My calcium levels are still elevated, so I have to go back in another week to get more blood work done. And my doc had initially said I couldn't do any heavy lifting for three weeks, and he extended that an extra week to make it four total. My incisions were healing fine, but all the thrashing about due to the meds has prolonged the internal healing process and he wanted to make sure I finished healing before I start vacuuming and hauling children again. I am allowed to drive again now, though.

I am having to rethink some things. Up to now, every time I heard a story about some Hollywood type getting addicted to painkillers, I assumed they were really closet junkies anyway.

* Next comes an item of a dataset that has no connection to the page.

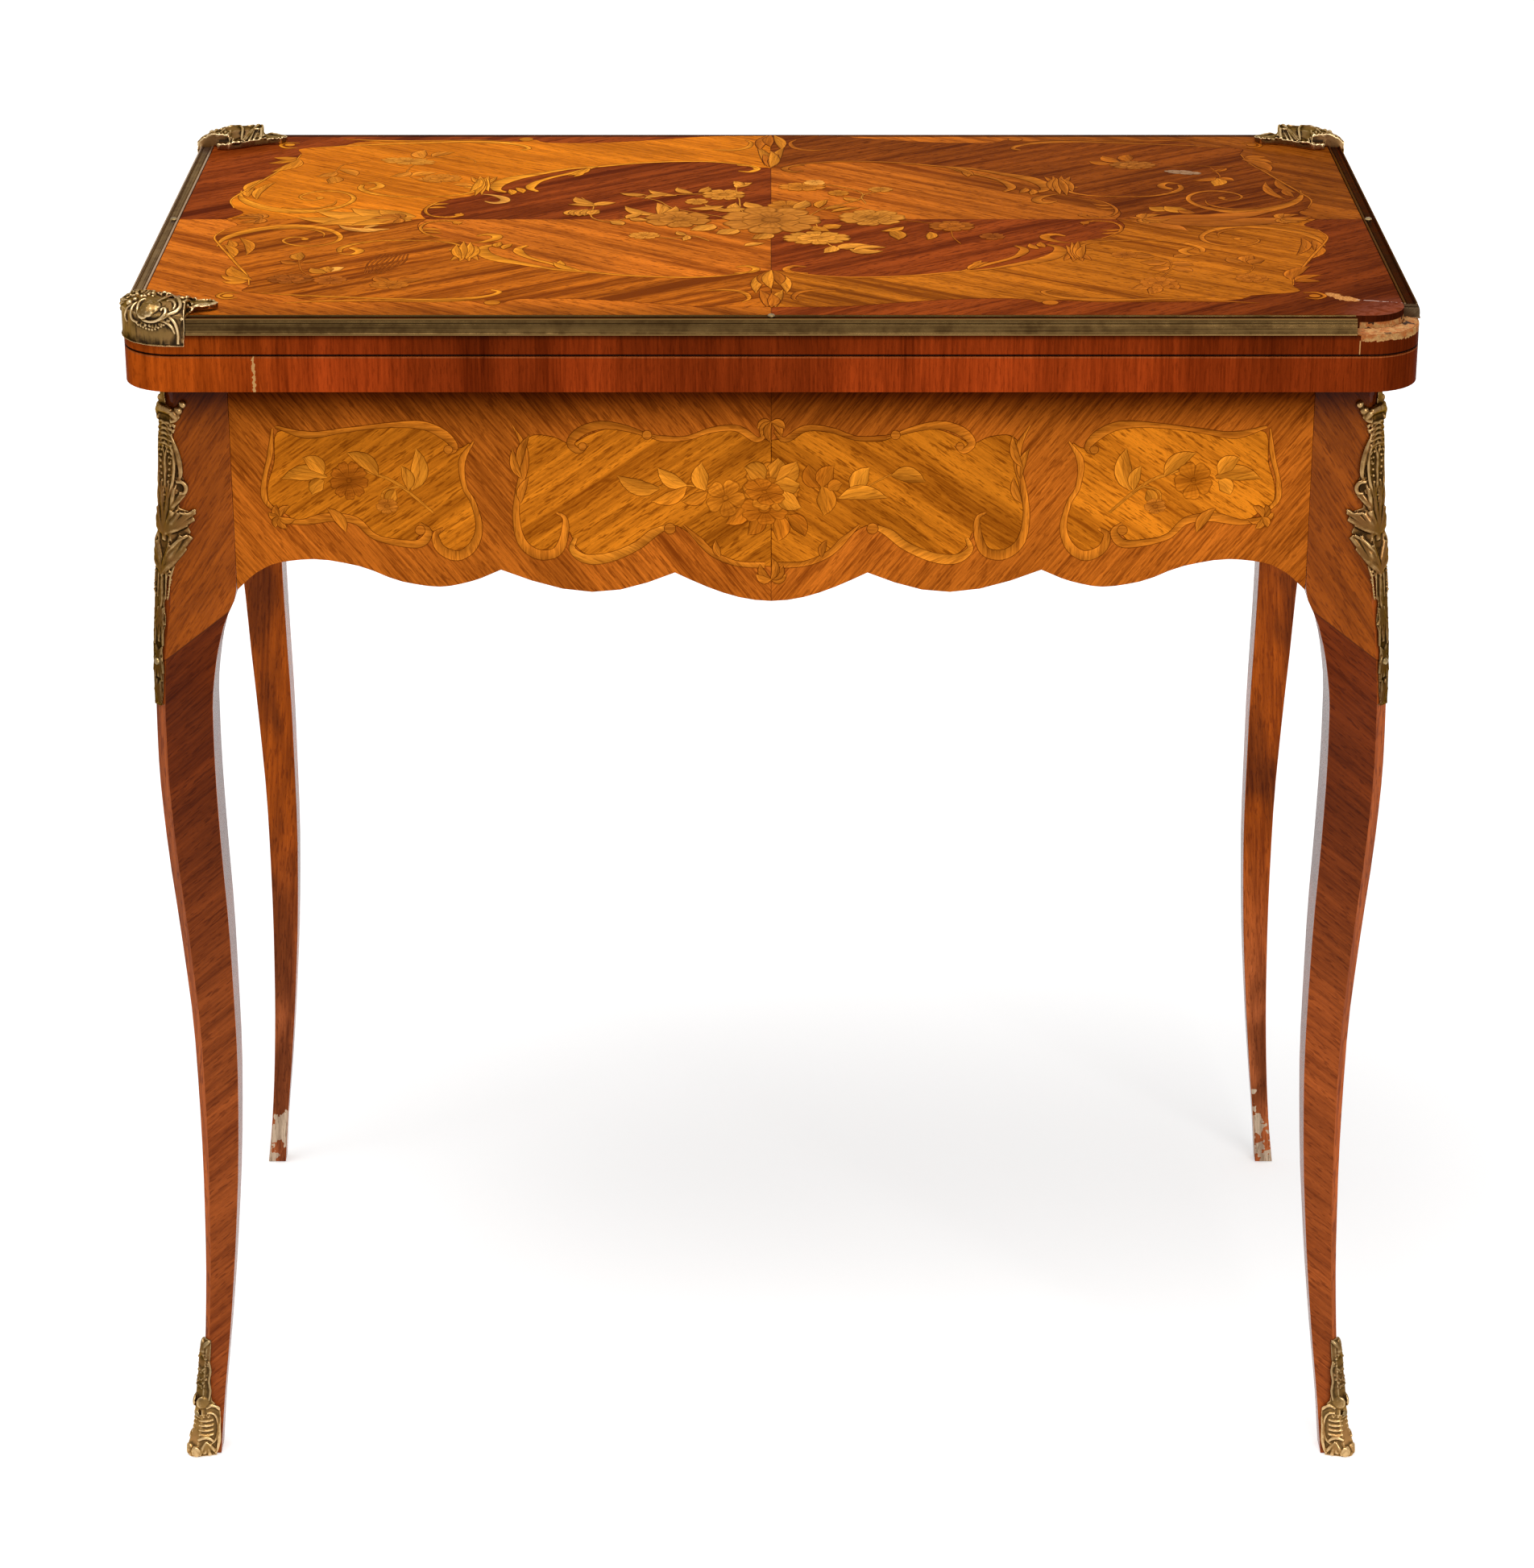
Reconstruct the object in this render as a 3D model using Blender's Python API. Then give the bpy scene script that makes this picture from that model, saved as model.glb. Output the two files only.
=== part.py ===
"""A games table: two hinged leaves that swivel on a stand with four cabriole legs.

The table stands on the plane z = 0 with its front towards -Y. The Z axis passes through the centre
of the stand. The leaves swivel a quarter turn about an off-centre bolt, which uncovers the well, and
the upper leaf then folds over about its back edge to double the playing surface.
"""

import math

import bmesh
import bpy
from mathutils import Vector

# Top
TOP_WIDTH = 0.756
TOP_DEPTH = 0.440
TOP_HEIGHT = 0.758
TOP_CORNER_RADIUS = 0.031
TOP_OVERHANG = 0.021
LEAF_THICKNESS = 0.0215
CORNER_STEPS = 9

# Clearances
GAP = 0.0003
OVERRUN = 0.002

# Baize linings
BAIZE_THICKNESS = 0.0009
BAIZE_BORDER = 0.045
BAIZE_HINGE_BORDER = 0.024
BAIZE_CORNER_RADIUS = 0.004
BAIZE_CORNER_STEPS = 3

# Bronze edge strips of the upper leaf
STRIP_WIDTH = 0.0090
STRIP_PROUD = 0.0012
STRIP_HEIGHT = 0.0098
STRIP_REBATE = 0.0092
STRIP_PROFILE_SHARES = (
    (0.00, 0.00), (1.00, 0.00), (1.00, 0.09), (0.96, 0.15), (0.97, 0.34), (0.95, 0.58), (0.89, 0.78),
    (0.84, 0.86), (0.81, 0.86), (0.80, 1.00), (0.72, 1.00), (0.70, 0.93), (0.14, 0.93), (0.12, 1.00),
    (0.00, 1.00),
)
STRIP_SCREW_INSET = 0.0060
STRIP_SCREW_SHANK_RADIUS = 0.0012
STRIP_SCREW_HEAD_RADIUS = 0.0022
STRIP_SCREW_HEAD_HEIGHT = 0.0012
STRIP_SCREW_LENGTH = 0.0170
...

I am now thinking that this may or may not be the case with a lot of people. I have never done any drugs, ever. (With the exception of alcohol, which I developed a little problem with and had to sober up from ~ almost 7 years straight now!) I followed my doctor's instructions, and even took extra precautions of taking as little as possible at larger time intervals than prescribed, and here I am in the same boat. I have not taken any more since Friday the 12th, but I also know that I can never take that particular medication ever again ~ both because of the allergic reaction and the whole addiction thing.

More updates on A soon ~ he is doing so well!